DIRECTIONS FOR THIS TASK =>
Copy every line, leaving nothing out and adding nothing.
● ● ● ●
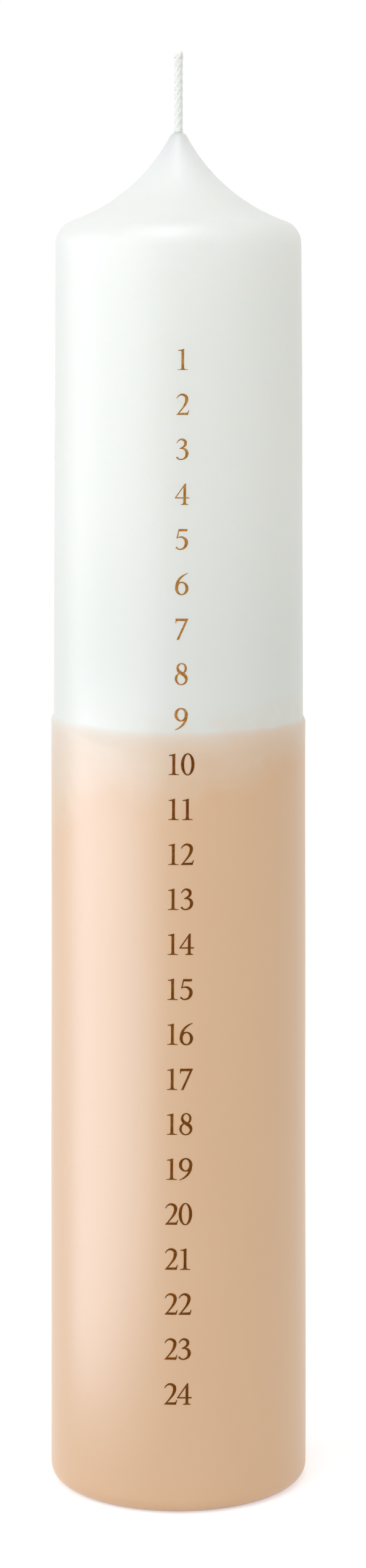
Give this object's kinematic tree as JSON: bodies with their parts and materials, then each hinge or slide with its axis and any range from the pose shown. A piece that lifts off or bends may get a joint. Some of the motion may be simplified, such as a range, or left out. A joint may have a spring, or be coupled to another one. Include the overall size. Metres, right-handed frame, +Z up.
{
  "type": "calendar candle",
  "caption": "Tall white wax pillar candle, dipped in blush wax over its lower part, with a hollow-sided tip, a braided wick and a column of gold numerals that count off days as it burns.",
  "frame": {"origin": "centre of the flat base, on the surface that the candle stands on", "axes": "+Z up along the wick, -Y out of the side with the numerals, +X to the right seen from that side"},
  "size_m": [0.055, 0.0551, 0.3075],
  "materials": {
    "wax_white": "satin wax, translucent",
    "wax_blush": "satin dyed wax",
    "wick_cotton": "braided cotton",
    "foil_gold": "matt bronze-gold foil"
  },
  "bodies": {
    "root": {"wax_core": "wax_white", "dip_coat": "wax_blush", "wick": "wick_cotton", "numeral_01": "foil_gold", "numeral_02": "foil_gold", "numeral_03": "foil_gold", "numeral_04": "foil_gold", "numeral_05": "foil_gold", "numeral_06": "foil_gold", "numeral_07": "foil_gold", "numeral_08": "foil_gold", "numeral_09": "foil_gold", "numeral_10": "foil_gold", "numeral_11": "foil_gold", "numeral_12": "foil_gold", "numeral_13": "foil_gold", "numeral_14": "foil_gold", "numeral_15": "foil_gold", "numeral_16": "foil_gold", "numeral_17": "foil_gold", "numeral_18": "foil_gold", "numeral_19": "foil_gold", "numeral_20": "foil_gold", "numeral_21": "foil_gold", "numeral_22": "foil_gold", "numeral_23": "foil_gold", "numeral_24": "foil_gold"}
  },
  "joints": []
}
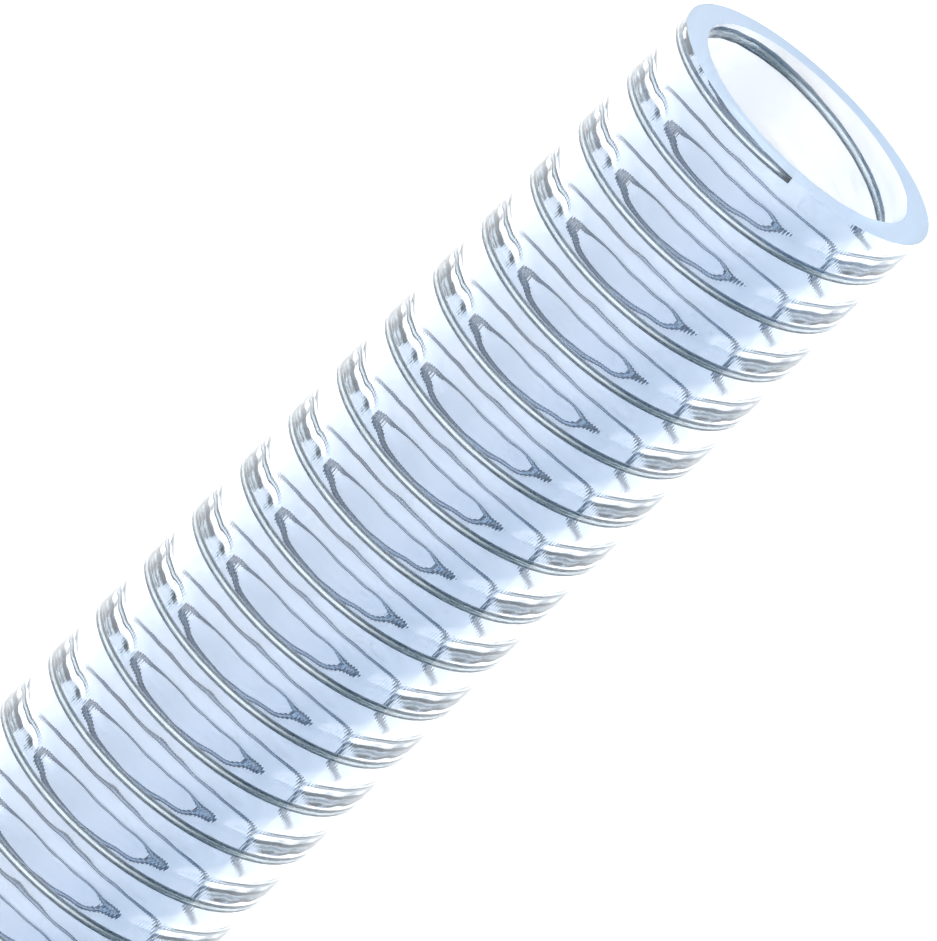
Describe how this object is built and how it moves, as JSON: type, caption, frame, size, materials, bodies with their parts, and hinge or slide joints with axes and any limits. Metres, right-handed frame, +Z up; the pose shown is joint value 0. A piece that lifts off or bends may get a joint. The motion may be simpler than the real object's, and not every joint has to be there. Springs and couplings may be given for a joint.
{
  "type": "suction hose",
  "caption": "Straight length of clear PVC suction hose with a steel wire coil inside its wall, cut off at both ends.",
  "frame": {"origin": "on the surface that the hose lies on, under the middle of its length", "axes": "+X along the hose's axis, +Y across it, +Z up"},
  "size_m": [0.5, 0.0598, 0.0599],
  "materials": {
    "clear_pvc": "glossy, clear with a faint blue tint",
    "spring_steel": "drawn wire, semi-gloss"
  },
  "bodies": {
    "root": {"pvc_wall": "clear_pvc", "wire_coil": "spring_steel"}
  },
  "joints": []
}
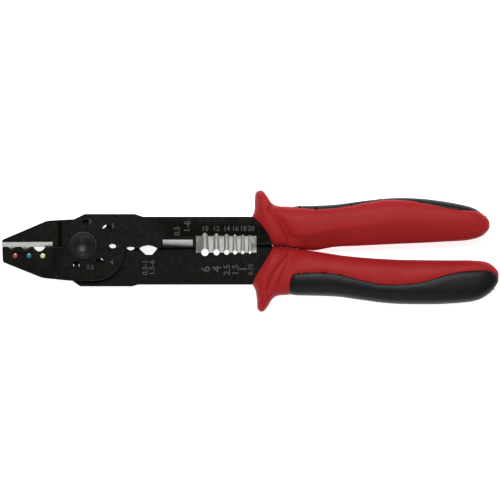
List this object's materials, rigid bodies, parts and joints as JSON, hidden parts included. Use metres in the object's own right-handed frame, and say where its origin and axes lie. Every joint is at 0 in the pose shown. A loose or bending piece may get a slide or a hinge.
● ● ● ●
EXERCISE RESPONSE =>
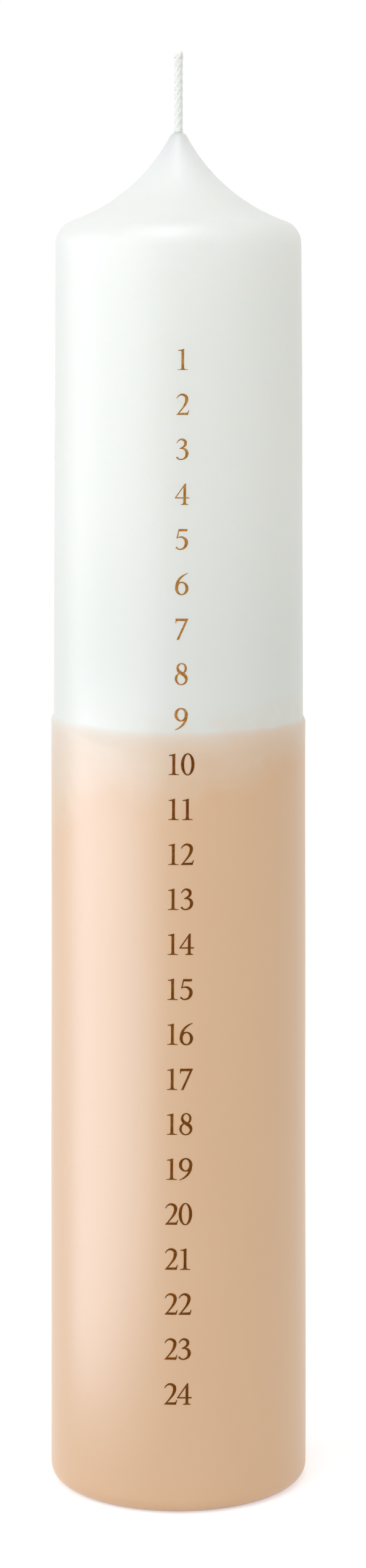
Give this object's kinematic tree as JSON: bodies with their parts and materials, then each hinge or slide with its axis and any range from the pose shown. A piece that lifts off or bends may get a joint. Some of the motion may be simplified, such as a range, or left out. A joint may have a spring, or be coupled to another one. Include the overall size. Metres, right-handed frame, +Z up.
{
  "type": "calendar candle",
  "caption": "Tall white wax pillar candle, dipped in blush wax over its lower part, with a hollow-sided tip, a braided wick and a column of gold numerals that count off days as it burns.",
  "frame": {"origin": "centre of the flat base, on the surface that the candle stands on", "axes": "+Z up along the wick, -Y out of the side with the numerals, +X to the right seen from that side"},
  "size_m": [0.055, 0.0551, 0.3075],
  "materials": {
    "wax_white": "satin wax, translucent",
    "wax_blush": "satin dyed wax",
    "wick_cotton": "braided cotton",
    "foil_gold": "matt bronze-gold foil"
  },
  "bodies": {
    "root": {"wax_core": "wax_white", "dip_coat": "wax_blush", "wick": "wick_cotton", "numeral_01": "foil_gold", "numeral_02": "foil_gold", "numeral_03": "foil_gold", "numeral_04": "foil_gold", "numeral_05": "foil_gold", "numeral_06": "foil_gold", "numeral_07": "foil_gold", "numeral_08": "foil_gold", "numeral_09": "foil_gold", "numeral_10": "foil_gold", "numeral_11": "foil_gold", "numeral_12": "foil_gold", "numeral_13": "foil_gold", "numeral_14": "foil_gold", "numeral_15": "foil_gold", "numeral_16": "foil_gold", "numeral_17": "foil_gold", "numeral_18": "foil_gold", "numeral_19": "foil_gold", "numeral_20": "foil_gold", "numeral_21": "foil_gold", "numeral_22": "foil_gold", "numeral_23": "foil_gold", "numeral_24": "foil_gold"}
  },
  "joints": []
}
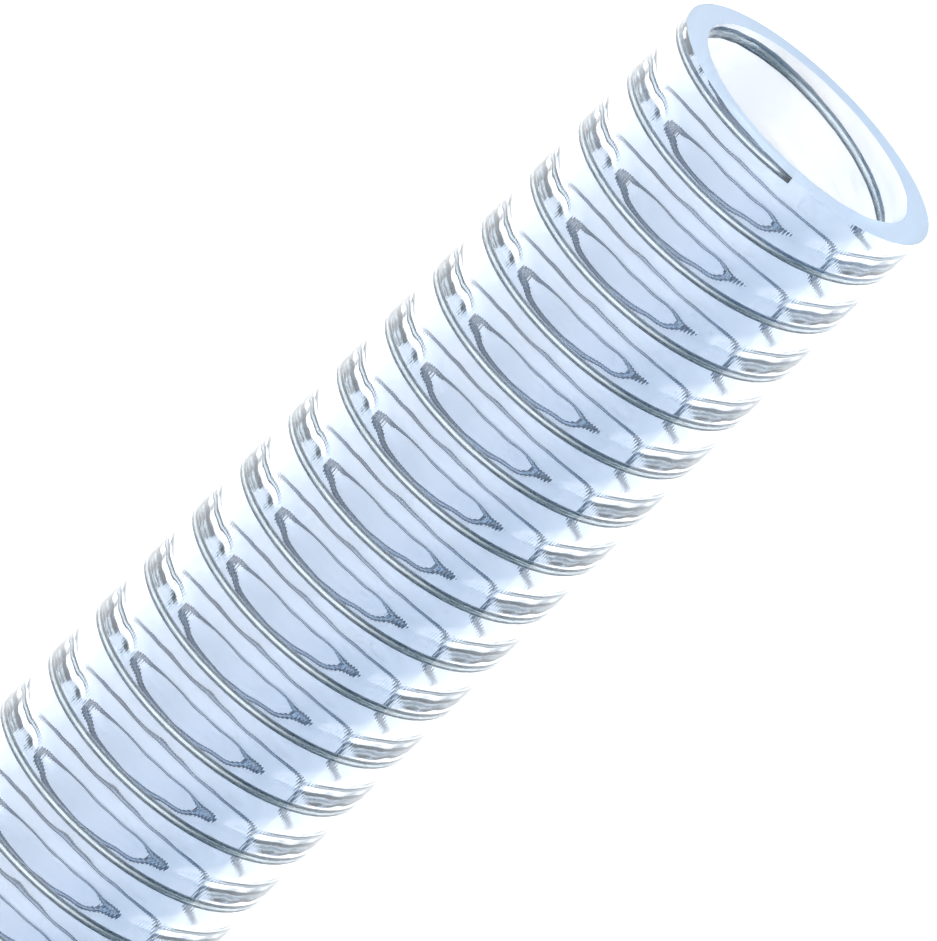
Describe how this object is built and how it moves, as JSON: type, caption, frame, size, materials, bodies with their parts, and hinge or slide joints with axes and any limits. Metres, right-handed frame, +Z up; the pose shown is joint value 0. A piece that lifts off or bends may get a joint. The motion may be simpler than the real object's, and not every joint has to be there. Springs and couplings may be given for a joint.
{
  "type": "suction hose",
  "caption": "Straight length of clear PVC suction hose with a steel wire coil inside its wall, cut off at both ends.",
  "frame": {"origin": "on the surface that the hose lies on, under the middle of its length", "axes": "+X along the hose's axis, +Y across it, +Z up"},
  "size_m": [0.5, 0.0598, 0.0599],
  "materials": {
    "clear_pvc": "glossy, clear with a faint blue tint",
    "spring_steel": "drawn wire, semi-gloss"
  },
  "bodies": {
    "root": {"pvc_wall": "clear_pvc", "wire_coil": "spring_steel"}
  },
  "joints": []
}
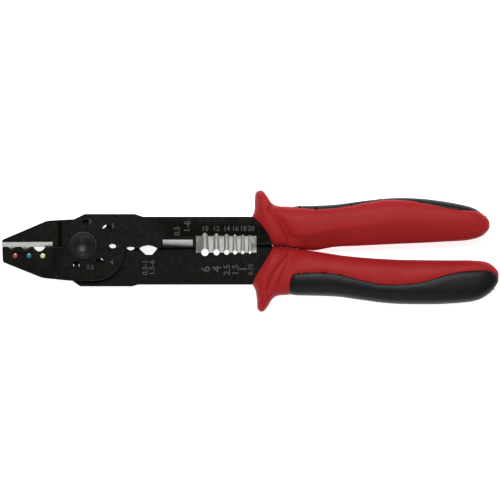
List this object's materials, rigid bodies, parts and joints as JSON, hidden parts included. Use metres in the object's own right-handed frame, and say where its origin and axes lie. Every joint is at 0 in the pose shown. A loose or bending piece may get a slide or a hinge.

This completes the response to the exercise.